Frequently Asked Questions

Where to find tenders in South Africa across government and private sectors?

Start with the National Treasury eTender Publication Portal, provincial and municipal websites, and SOE portals like Transnet, Eskom, SANRAL, PRASA, ACSA, Telkom, and Rand Water. Add donor hubs (UNGM, World Bank, AfDB) and reputable aggregators such as ETender SA to centralize alerts and avoid duplicates or scams.

What compliance documents should I prepare before searching for South Africa tenders?

Have CSD registration, a valid SARS Tax Compliance Status PIN, B-BBEE certificate or affidavit, CIDB grading (construction), COIDA letter, NHBRC (home building), UIF/PAYE/SDL compliance, updated CIPC details, recent bank letter, and safety/quality evidence. Add past performance, capacity proof, and JV templates to move fast when opportunities land.

How do I qualify tenders fast so I only chase work I can win?

Within two minutes, check compulsory briefings, certifications (e.g., CIDB, PSIRA), local content forms, submission format, and deadlines. Then assess capacity, cash flow, and contract risks. Use a 30‑minute routine: scan alerts, qualify hard, then assign actions. Tools like ETender SA help centralize and annotate opportunities efficiently.

Are there fees to register or bid for government tenders in South Africa?

Registration on the CSD and access to the National Treasury eTender portal are free. Some buyers may charge for printed documents or physical bid packs, but many provide free downloads. Commercial tender aggregators charge subscriptions. Avoid “registration fees” from unofficial sites—upfront payment requests are a common scam sign.

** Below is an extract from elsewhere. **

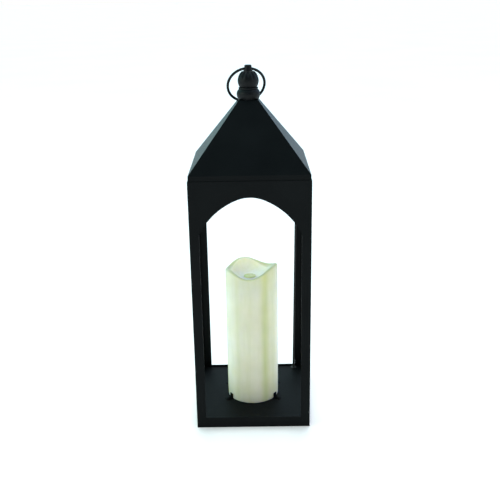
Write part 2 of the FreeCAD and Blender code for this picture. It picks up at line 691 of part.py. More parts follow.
def make_grommets():
    """Three rubber grommets for the lead: ceiling plate, floor tray and under the candle."""
    low, high = -(d.sheet / 2), d.sheet / 2
    bore = d.lead_radius + d.lead_gap
    places = (("roof_grommet", lead_at(d.ceiling + d.sheet), d.ceiling + high),
              ("floor_grommet", lead_at(floor_top), floor_top - high),
              ("candle_grommet", (0, 0), floor_top - high))
    for label, (x, y), level in places:
        grommet = turned(label + "_body", [
            (bore, low - d.grommet_lip), (d.grommet_flange, low - d.grommet_lip),
            (d.grommet_flange, low), (d.grommet_hole, low), (d.grommet_hole, high),
            (d.grommet_flange, high), (d.grommet_flange, high + d.grommet_lip),
            (bore, high + d.grommet_lip)], label)
        move(grommet, x, y, level)


# ---------------------------------------------------------------- candle
def make_candle():
    """Hollow wax pillar with a rim that dips to the front, on a plug screwed to the floor."""
    inside = d.candle_radius - d.candle_wall
    tube = turned("candle_tube", [
        (inside, floor_top), (d.candle_radius, floor_top), (d.candle_radius, d.candle_high),
        (inside, d.candle_high)])
    reach = d.candle_radius + d.rim_tool
    tool_top = d.candle_high + d.rim_tool
    dip = doc.addObject("PartDesign::Body", "rim_dip")
    profile = pad(dip, "YZ_Plane", [
        (-reach, d.rim_front), (0, d.rim_middle, -d.rim_front_arc),
        (d.candle_radius, d.candle_high, d.rim_rear_arc), (d.candle_radius, tool_top),
        (-reach, tool_top)], d.side)
    profile.Midplane = True
    keep(cut("candle_shell", tube, dip), "candle_shell")

    plug_radius = inside - d.plug_gap
    top = floor_top + d.plug_height
    plug = turned("plug_turning", [
        (d.plug_recess, floor_top), (plug_radius, floor_top), (plug_radius, top),
        (d.plug_recess, top)])
    pilots, screws = [], []
    under = floor_top - d.sheet
    for number, angle in enumerate(CANDLE_SCREW_ANGLES, start=1):
        x, y = ring_point(d.candle_screw_ring, angle)
        pilots.append(rod(f"plug_pilot_{number}", d.candle_screw, d.candle_screw_grip,
                          x, y, under))
        screws.append(fuse(f"candle_screw_{number}",
                           rod(f"candle_shank_{number}", d.candle_screw, d.candle_screw_grip,
                               x, y, under),
                           rod(f"candle_head_{number}", d.screw_head, d.head_height,
                               x, y, under - d.head_height)))
    keep(cut("candle_plug", plug, *pilots), "candle_plug")
    keep(group("candle_screws", *screws), "candle_screws")


def make_flame():
    """Dished basin near the top of the candle with the LED, its board and its lens."""
    basin_radius = d.candle_radius - d.candle_wall - d.plug_gap
    hole = d.lens_radius + d.plug_gap
    low = d.basin_middle - d.basin_thickness
    basin = turned("basin_turning", [
        (0, low), (hole, low), (basin_radius, d.basin_edge - d.basin_thickness),
        (basin_radius, d.basin_edge), (hole, d.basin_middle), (0, d.basin_middle)])
    board_top = d.led_board_level + d.board_thickness
    bosses = []
    for number, angle in enumerate(CANDLE_SCREW_ANGLES, start=1):
        x, y = ring_point(d.boss_ring, angle)
        bosses.append(rod(f"basin_boss_{number}", d.boss_radius,
                          d.basin_middle - d.boss_sink - board_top, x, y, board_top))
    bore = rod("lens_hole", hole, d.basin_thickness + OVERCUT * 2, d.lens_shift, 0, low - OVERCUT)
    keep(cut("flame_basin", fuse("basin_solid", basin, *bosses), bore), "flame_basin")
    lens = turned("lens_body", [
        (0, low), (d.lens_radius, low), (d.lens_radius, low + d.lens_skirt),
        (0, low + d.lens_skirt + d.lens_height, d.lens_arc)], "led_lens")
    move(lens, d.lens_shift)
    board = rod("led_board", d.led_board_radius, d.board_thickness, 0, 0, d.led_board_level)
    keep(board, "led_board")
    top = board_top + d.led_height
    turned("led_body", [
        (0, board_top), (d.led_flange, board_top), (d.led_flange, board_top + d.led_rim),
        (d.led_radius, board_top + d.led_rim), (d.led_radius, top - d.led_radius),
        (0, top, d.led_radius)], "led_bulb")


def make_clips():
    """Four riveted angle clips round the foot of the candle."""
    near = d.candle_radius + d.clip_gap
    rivets = []
    for number, angle in enumerate(clip_angles(), start=1):
        clip = cut(
            f"clip_{number}",
            fuse(f"clip_{number}_fold",
                 block(f"clip_{number}_foot", d.clip_foot, d.clip_width, d.sheet,
                       near + d.clip_foot / 2, 0, floor_top),
                 block(f"clip_{number}_tab", d.sheet, d.clip_width, d.clip_height,
                       near + d.sheet / 2, 0, floor_top)),
            rod(f"clip_{number}_hole", d.rivet_radius, d.sheet + OVERCUT * 2,
                d.candle_radius + d.rivet_in, 0, floor_top - OVERCUT))
        clip.Placement = FreeCAD.Placement(V(), FreeCAD.Rotation(Z_AXIS, angle))
        keep(clip, f"candle_clip_{number}")
        x, y = ring_point(d.candle_radius + d.rivet_in, angle)
        under = floor_top - d.sheet
        over = floor_top + d.sheet
        rivet = turned(f"rivet_{number}", [
            (0, under - d.rivet_tail_height), (d.rivet_tail, under - d.rivet_tail_height),
            (d.rivet_tail, under), (d.rivet_radius, under), (d.rivet_radius, over),
            (d.rivet_head, over), (0, over + d.rivet_height, d.rivet_arc)])
        rivets.append(move(rivet, x, y))
    keep(group("clip_rivets", *rivets), "clip_rivets")


# ---------------------------------------------------------------- build, check, write
def main():
    make_body()
    make_floor()
    make_ceiling()
    make_roof()
    make_panel()
    make_finial()
    make_ring()
    make_box()
    make_cover()
    make_battery()
    make_board()
    make_lead()
    make_grommets()
    make_candle()
    make_flame()
    make_clips()
    doc.recompute()
    for thing in doc.Objects:
        assert not {"Invalid", "Error"} & set(thing.State), f"{thing.Name}: {thing.State}"
    os.makedirs("parts", exist_ok=True)
    for part in parts:
        assert not part.Shape.isNull() and part.Shape.isValid(), part.Label
        part.Shape.exportStep(f"parts/{part.Label}.step")
    print(len(parts), "parts written")


main()
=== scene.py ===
"""Solar lantern: a black powder-coated steel lantern with a wax LED candle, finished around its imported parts.

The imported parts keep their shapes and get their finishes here. The wax candle and the onion of the
finial are made again with the detail that their plain solids leave out.
"""

import bpy
import numpy as np
from mathutils import Matrix, Vector


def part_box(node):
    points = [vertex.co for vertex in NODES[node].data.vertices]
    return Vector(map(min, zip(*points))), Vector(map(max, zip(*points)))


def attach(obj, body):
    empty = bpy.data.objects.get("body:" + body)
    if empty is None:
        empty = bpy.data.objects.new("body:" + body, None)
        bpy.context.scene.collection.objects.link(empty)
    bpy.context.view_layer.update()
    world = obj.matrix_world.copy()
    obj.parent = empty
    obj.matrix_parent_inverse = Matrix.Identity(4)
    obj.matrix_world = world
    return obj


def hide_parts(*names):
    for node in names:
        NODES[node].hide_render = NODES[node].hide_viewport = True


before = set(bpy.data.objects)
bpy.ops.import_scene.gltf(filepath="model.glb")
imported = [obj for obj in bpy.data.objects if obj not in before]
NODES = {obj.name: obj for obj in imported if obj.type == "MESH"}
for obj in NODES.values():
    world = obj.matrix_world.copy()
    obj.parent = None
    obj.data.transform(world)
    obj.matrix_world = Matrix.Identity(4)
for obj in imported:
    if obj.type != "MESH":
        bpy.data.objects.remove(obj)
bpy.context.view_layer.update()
MM = 0.001

# The camera: it stands in front, level with a point above the roof, and looks down on the middle.
CAMERA_TARGET = Vector((-1.32, 0.0, 224.56)) * MM
CAMERA_DISTANCE = 1.00526
CAMERA_AZIMUTH = np.radians(0.39)
CAMERA_HEIGHT_ANGLE = np.radians(19.013)
CAMERA_ROLL = np.radians(-0.98)
CAMERA_LENS = 54.16
CAMERA_SENSOR = 36.0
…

What scoring systems apply (80/20, 90/10) and how can SMEs improve their chances?

Public buyers typically use 80/20 for lower-value and 90/10 for higher-value bids, combining price with preference points. Updated rules allow set goals (e.g., township, youth-, or women-owned). Align your bid to stated goals, meet mandatory compliance, respect local content requirements, attend briefings, and evidence proven capacity to score competitively.